GIVEN EXERCISE:
Single out the lines of the material that contain "piece" and copy them.

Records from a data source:
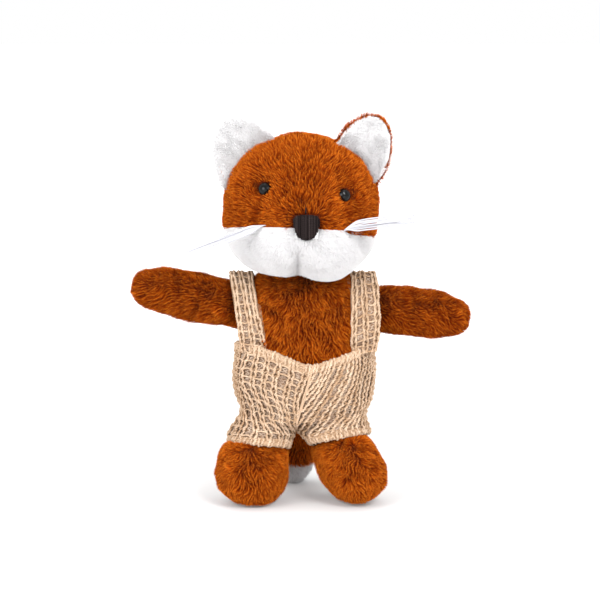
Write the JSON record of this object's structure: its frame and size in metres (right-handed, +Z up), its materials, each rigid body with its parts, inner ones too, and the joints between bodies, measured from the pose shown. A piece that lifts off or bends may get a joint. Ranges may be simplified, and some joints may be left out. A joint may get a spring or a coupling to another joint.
{
  "type": "plush fox",
  "caption": "Small standing plush fox toy in knitted dungarees, with its arms out. Its head, ears, arms, legs and tail bend at their seams.",
  "frame": {"origin": "on the floor, under the middle of the toy's bounding box", "axes": "+Z up, -Y the way the fox faces, +X to the right as seen from its front"},
  "size_m": [0.1314, 0.0785, 0.1507],
  "materials": {
    "brown_plush": "short pile plush",
    "white_plush": "short pile plush",
    "whisker_thread": "stiff thread",
    "beige_knit": "open knit",
    "black_thread": "satin stitch",
    "black_bead": "polished",
    "washer_plastic": "moulded"
  },
  "bodies": {
    "torso": {"torso": "brown_plush", "dungarees": "beige_knit", "strap_left": "beige_knit", "strap_right": "beige_knit"},
    "head": {"head": "brown_plush", "cheek_panel_left": "white_plush", "cheek_panel_right": "white_plush", "nose": "black_thread", "eye_left": "black_bead", "eye_right": "black_bead", "eye_washer_left": "washer_plastic", "eye_washer_right": "washer_plastic", "whiskers_left": "whisker_thread", "whiskers_right": "whisker_thread"},
    "ear_left": {"ear_lining_left": "white_plush", "ear_back_left": "brown_plush"},
    "ear_right": {"ear_lining_right": "white_plush", "ear_back_right": "brown_plush"},
    "arm_left": {"arm_left": "brown_plush"},
    "arm_right": {"arm_right": "brown_plush"},
    "leg_left": {"leg_left": "brown_plush"},
    "leg_right": {"leg_right": "brown_plush"},
    "tail": {"tail": "brown_plush", "tail_tip": "white_plush"}
  },
  "joints": [
    {"name": "neck_turn", "type": "hinge", "parent": "torso", "child": "head", "pos_m": [0, 0, 0.091], "axis": [0, 0, 1], "range_deg": [-12, 12], "stiffness_Nm_per_rad": 0.05},
    {"name": "shoulder_left", "type": "hinge", "parent": "torso", "child": "arm_left", "pos_m": [-0.0228, 0, 0.0764], "axis": [0, 1, 0], "range_deg": [-41.5, 6.5], "stiffness_Nm_per_rad": 0.03},
    {"name": "shoulder_right", "type": "hinge", "parent": "torso", "child": "arm_right", "pos_m": [0.0252, 0, 0.076], "axis": [0, -1, 0], "range_deg": [-24, 24], "stiffness_Nm_per_rad": 0.03},
    {"name": "hip_left", "type": "hinge", "parent": "torso", "child": "leg_left", "pos_m": [-0.0126, 0, 0.043], "axis": [-1, 0, 0], "range_deg": [-8, 35], "stiffness_Nm_per_rad": 0.3, "deforming": ["dungarees"]},
    {"name": "hip_right", "type": "hinge", "parent": "torso", "child": "leg_right", "pos_m": [0.014, 0, 0.043], "axis": [-1, 0, 0], "range_deg": [-8, 35], "stiffness_Nm_per_rad": 0.3, "deforming": ["dungarees"]},
    {"name": "tail_lift", "type": "hinge", "parent": "torso", "child": "tail", "pos_m": [0.00043, 0.01599, 0.03808], "axis": [1, 0, 0], "range_deg": [0, 40], "stiffness_Nm_per_rad": 0.02},
    {"name": "ear_left", "type": "hinge", "parent": "head", "child": "ear_left", "pos_m": [-0.02025, -0.002, 0.13305], "axis": [-0.6692, 0, -0.7431], "range_deg": [-8, 12], "stiffness_Nm_per_rad": 0.002},
    {"name": "ear_right", "type": "hinge", "parent": "head", "child": "ear_right", "pos_m": [0.0215, -0.002, 0.1332], "axis": [0.6845, 0, -0.729], "range_deg": [-8, 12], "stiffness_Nm_per_rad": 0.002}
  ]
}
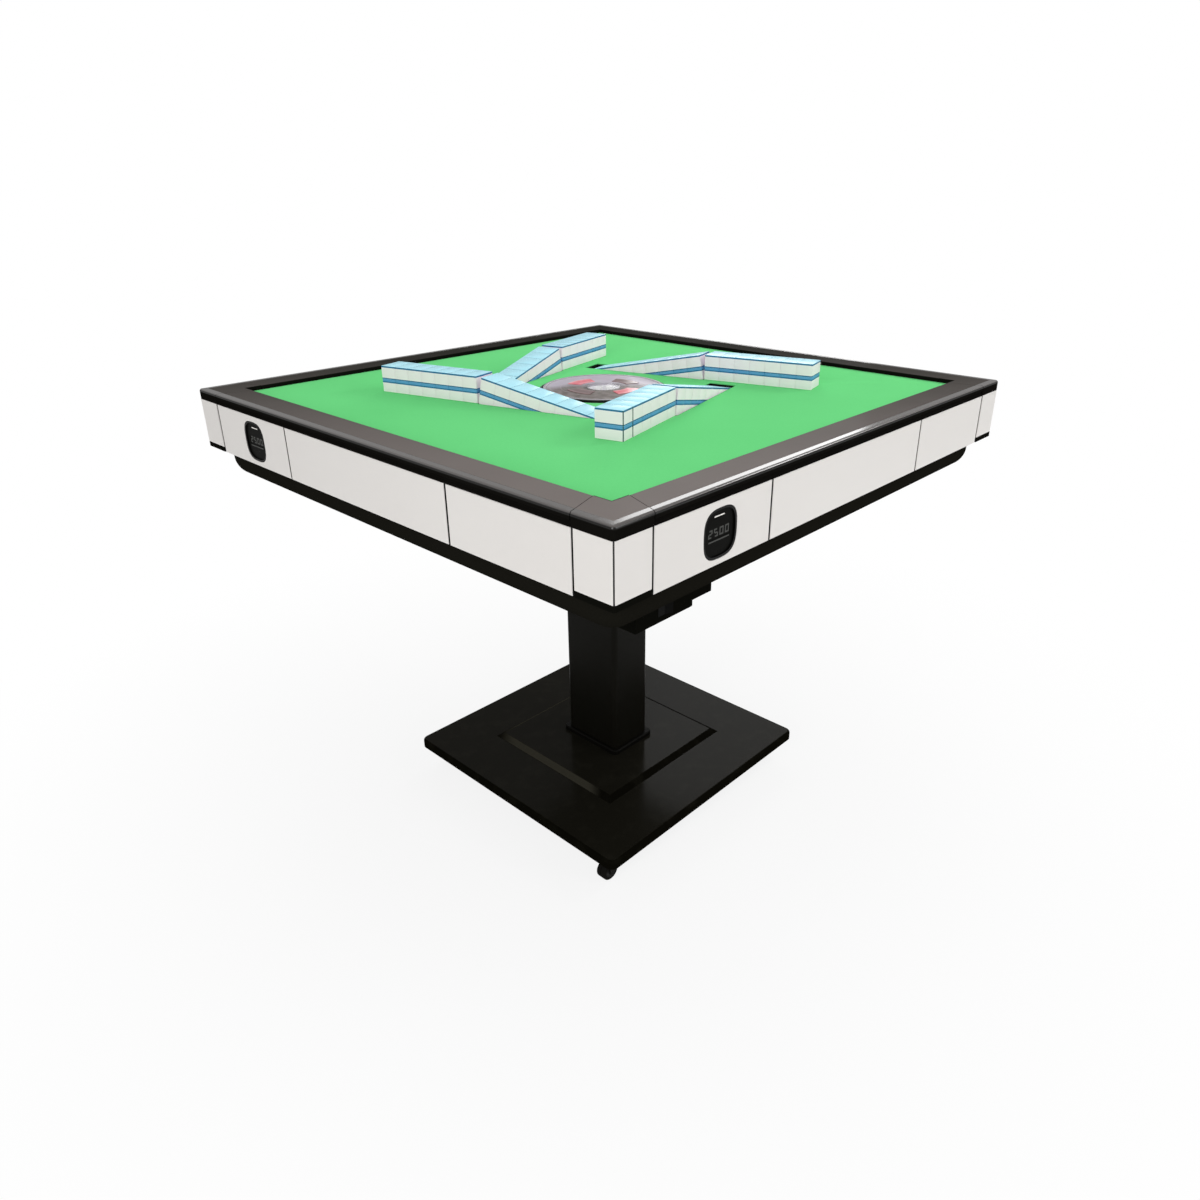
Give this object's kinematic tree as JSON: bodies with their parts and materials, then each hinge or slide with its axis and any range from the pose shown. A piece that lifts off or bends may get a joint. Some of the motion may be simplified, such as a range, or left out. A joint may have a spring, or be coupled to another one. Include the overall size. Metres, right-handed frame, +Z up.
{
  "type": "automatic mahjong table",
  "caption": "Square automatic game table on a central column: recessed cloth top, rising centre console, hinged tile ramps and a pull-out drawer in each side.",
  "frame": {"origin": "centre of the square table on the floor", "axes": "+Z up; the front side faces -Y and the right side +X; each side is the front turned by a quarter turn"},
  "size_m": [0.97, 0.97, 0.811],
  "materials": {
    "base_black": "gloss",
    "column_black": "satin",
    "trim_black": "satin",
    "zinc_steel": "zinc plated",
    "caster_steel": "satin",
    "wheel_black": "matte",
    "tray_black": "fine texture",
    "frame_alu": "mill finish",
    "deck_board": "raw board",
    "cloth_green": "short felt",
    "rim_grey": "satin",
    "panel_white": "satin lacquer",
    "pod_black": "gloss",
    "drawer_black": "fine texture",
    "runner_steel": "zinc plated",
    "tile_ivory": "polished",
    "ramp_black": "satin",
    "console_black": "satin",
    "cover_smoke": "clear smoked acrylic",
    "ring_silver": "metallic",
    "dome_clear": "clear acrylic",
    "dice_plate_grey": "satin",
    "dice_white": "polished",
    "key_red": "translucent",
    "key_smoke": "translucent",
    "lift_steel": "ground",
    "drive_cast": "cast",
    "motor_black": "satin",
    "drum_grey": "satin",
    "power_black": "fine texture",
    "rocker_black": "gloss"
  },
  "bodies": {
    "table": {"base_plate": "base_black", "column": "column_black", "column_collar": "trim_black", "column_bolts": "zinc_steel", "caster_plates": "zinc_steel", "chassis_tray": "tray_black", "top_frame": "frame_alu", "table_deck": "deck_board", "playing_cloth": "cloth_green", "rim_sides": "rim_grey", "rim_corners": "rim_grey", "corner_posts": "trim_black", "corner_caps": "panel_white", "pod_panels": "panel_white", "middle_panels": "panel_white", "pod_housings": "pod_black", "pod_faces": "pod_black", "drawer_runners": "runner_steel", "well_ring": "console_black", "level_tiles": "tile_ivory", "lift_drive": "drive_cast", "drum_motor": "motor_black", "power_box": "power_black"},
    "console": {"console_housing": "console_black", "console_cover": "cover_smoke", "console_ring": "ring_silver", "dice_dome": "dome_clear", "lift_tube": "lift_steel"},
    "dice_turntable": {"dice_plate": "dice_plate_grey", "dice": "dice_white"},
    "shuffle_drum": {"shuffle_drum": "drum_grey"},
    "rocker": {"rocker_switch": "rocker_black"},
    "drawer_front": {"drawer_front_front": "panel_white", "drawer_box_front": "drawer_black"},
    "key_front": {"console_key_front": "key_red"},
    "ramp_front": {"tile_ramp_front": "ramp_black", "ramp_tiles_front": "tile_ivory"},
    "caster_front": {"caster_fork_front": "caster_steel"},
    "wheel_front": {"caster_wheel_front": "wheel_black"},
    "drawer_right": {"drawer_front_right": "panel_white", "drawer_box_right": "drawer_black"},
    "key_right": {"console_key_right": "key_smoke"},
    "ramp_right": {"tile_ramp_right": "ramp_black", "ramp_tiles_right": "tile_ivory"},
    "caster_right": {"caster_fork_right": "caster_steel"},
    "wheel_right": {"caster_wheel_right": "wheel_black"},
    "drawer_back": {"drawer_front_back": "panel_white", "drawer_box_back": "drawer_black"},
    "key_back": {"console_key_back": "key_red"},
    "ramp_back": {"tile_ramp_back": "ramp_black", "ramp_tiles_back": "tile_ivory"},
    "caster_back": {"caster_fork_back": "caster_steel"},
    "wheel_back": {"caster_wheel_back": "wheel_black"},
    "drawer_left": {"drawer_front_left": "panel_white", "drawer_box_left": "drawer_black"},
    "key_left": {"console_key_left": "key_smoke"},
    "ramp_left": {"tile_ramp_left": "ramp_black", "ramp_tiles_left": "tile_ivory"},
    "caster_left": {"caster_fork_left": "caster_steel"},
    "wheel_left": {"caster_wheel_left": "wheel_black"}
  },
  "joints": [
    {"name": "console_lift", "type": "slide", "parent": "table", "child": "console", "axis": [0, 0, 1], "range_m": [0, 0.08]},
    {"name": "dice_turntable_spin", "type": "hinge", "parent": "console", "child": "dice_turntable", "pos_m": [0, 0, 0.76], "axis": [0, 0, 1], "continuous": true},
    {"name": "drum_spin", "type": "hinge", "parent": "table", "child": "shuffle_drum", "pos_m": [0, 0, 0.65], "axis": [0, 0, 1], "continuous": true},
    {"name": "power_rocker", "type": "hinge", "parent": "table", "child": "rocker", "pos_m": [-0.33, -0.42, 0.6075], "axis": [0, 0, 1], "range_deg": [0, 20]},
    {"name": "drawer_front_slide", "type": "slide", "parent": "table", "child": "drawer_front", "axis": [0, -1, 0], "range_m": [0, 0.15]},
    {"name": "key_front_press", "type": "slide", "parent": "console", "child": "key_front", "axis": [0, 0, -1], "range_m": [0, 0.0015], "stiffness_N_per_m": 600, "springref_m": -0.001},
    {"name": "ramp_front_raise", "type": "hinge", "parent": "table", "child": "ramp_front", "pos_m": [-0.07133, -0.19356, 0.761], "axis": [0.2588, -0.9659, 0], "range_deg": [0, 11.3]},
    {"name": "caster_front_swivel", "type": "hinge", "parent": "table", "child": "caster_front", "pos_m": [-0.236, -0.236, 0.04], "axis": [0, 0, 1], "continuous": true},
    {"name": "wheel_front_roll", "type": "hinge", "parent": "caster_front", "child": "wheel_front", "pos_m": [-0.247, -0.236, 0.017], "axis": [0, 1, 0], "continuous": true},
    {"name": "drawer_right_slide", "type": "slide", "parent": "table", "child": "drawer_right", "axis": [1, 0, 0], "range_m": [0, 0.15]},
    {"name": "key_right_press", "type": "slide", "parent": "console", "child": "key_right", "axis": [0, 0, -1], "range_m": [0, 0.0015], "stiffness_N_per_m": 600, "springref_m": -0.001},
    {"name": "ramp_right_raise", "type": "hinge", "parent": "table", "child": "ramp_right", "pos_m": [0.19485, -0.07616, 0.761], "axis": [0.9659, 0.2588, 0], "range_deg": [0, 11.3]},
    {"name": "caster_right_swivel", "type": "hinge", "parent": "table", "child": "caster_right", "pos_m": [0.236, -0.236, 0.04], "axis": [0, 0, 1], "continuous": true},
    {"name": "wheel_right_roll", "type": "hinge", "parent": "caster_right", "child": "wheel_right", "pos_m": [0.236, -0.225, 0.017], "axis": [1, 0, 0], "continuous": true},
    {"name": "drawer_back_slide", "type": "slide", "parent": "table", "child": "drawer_back", "axis": [0, 1, 0], "range_m": [0, 0.15]},
    {"name": "key_back_press", "type": "slide", "parent": "console", "child": "key_back", "axis": [0, 0, -1], "range_m": [0, 0.0015], "stiffness_N_per_m": 600, "springref_m": -0.001},
    {"name": "ramp_back_raise", "type": "hinge", "parent": "table", "child": "ramp_back", "pos_m": [0.05685, 0.18968, 0.761], "axis": [-0.2588, 0.9659, 0], "range_deg": [0, 11.3]},
    {"name": "caster_back_swivel", "type": "hinge", "parent": "table", "child": "caster_back", "pos_m": [0.236, 0.236, 0.04], "axis": [0, 0, 1], "continuous": true},
    {"name": "wheel_back_roll", "type": "hinge", "parent": "caster_back", "child": "wheel_back", "pos_m": [0.225, 0.236, 0.017], "axis": [0, 1, 0], "continuous": true},
    {"name": "drawer_left_slide", "type": "slide", "parent": "table", "child": "drawer_left", "axis": [-1, 0, 0], "range_m": [0, 0.15]},
    {"name": "key_left_press", "type": "slide", "parent": "console", "child": "key_left", "axis": [0, 0, -1], "range_m": [0, 0.0015], "stiffness_N_per_m": 600, "springref_m": -0.001},
    {"name": "ramp_left_raise", "type": "hinge", "parent": "table", "child": "ramp_left", "pos_m": [-0.19511, 0.07713, 0.761], "axis": [-0.9659, -0.2588, 0], "range_deg": [0, 11.3]},
    {"name": "caster_left_swivel", "type": "hinge", "parent": "table", "child": "caster_left", "pos_m": [-0.236, 0.236, 0.04], "axis": [0, 0, 1], "continuous": true},
    {"name": "wheel_left_roll", "type": "hinge", "parent": "caster_left", "child": "wheel_left", "pos_m": [-0.225, 0.236, 0.017], "axis": [0, 1, 0], "continuous": true}
  ]
}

EXERCISE ANSWER:
Write the JSON record of this object's structure: its frame and size in metres (right-handed, +Z up), its materials, each rigid body with its parts, inner ones too, and the joints between bodies, measured from the pose shown. A piece that lifts off or bends may get a joint. Ranges may be simplified, and some joints may be left out. A joint may get a spring or a coupling to another joint.
Give this object's kinematic tree as JSON: bodies with their parts and materials, then each hinge or slide with its axis and any range from the pose shown. A piece that lifts off or bends may get a joint. Some of the motion may be simplified, such as a range, or left out. A joint may have a spring, or be coupled to another one. Include the overall size. Metres, right-handed frame, +Z up.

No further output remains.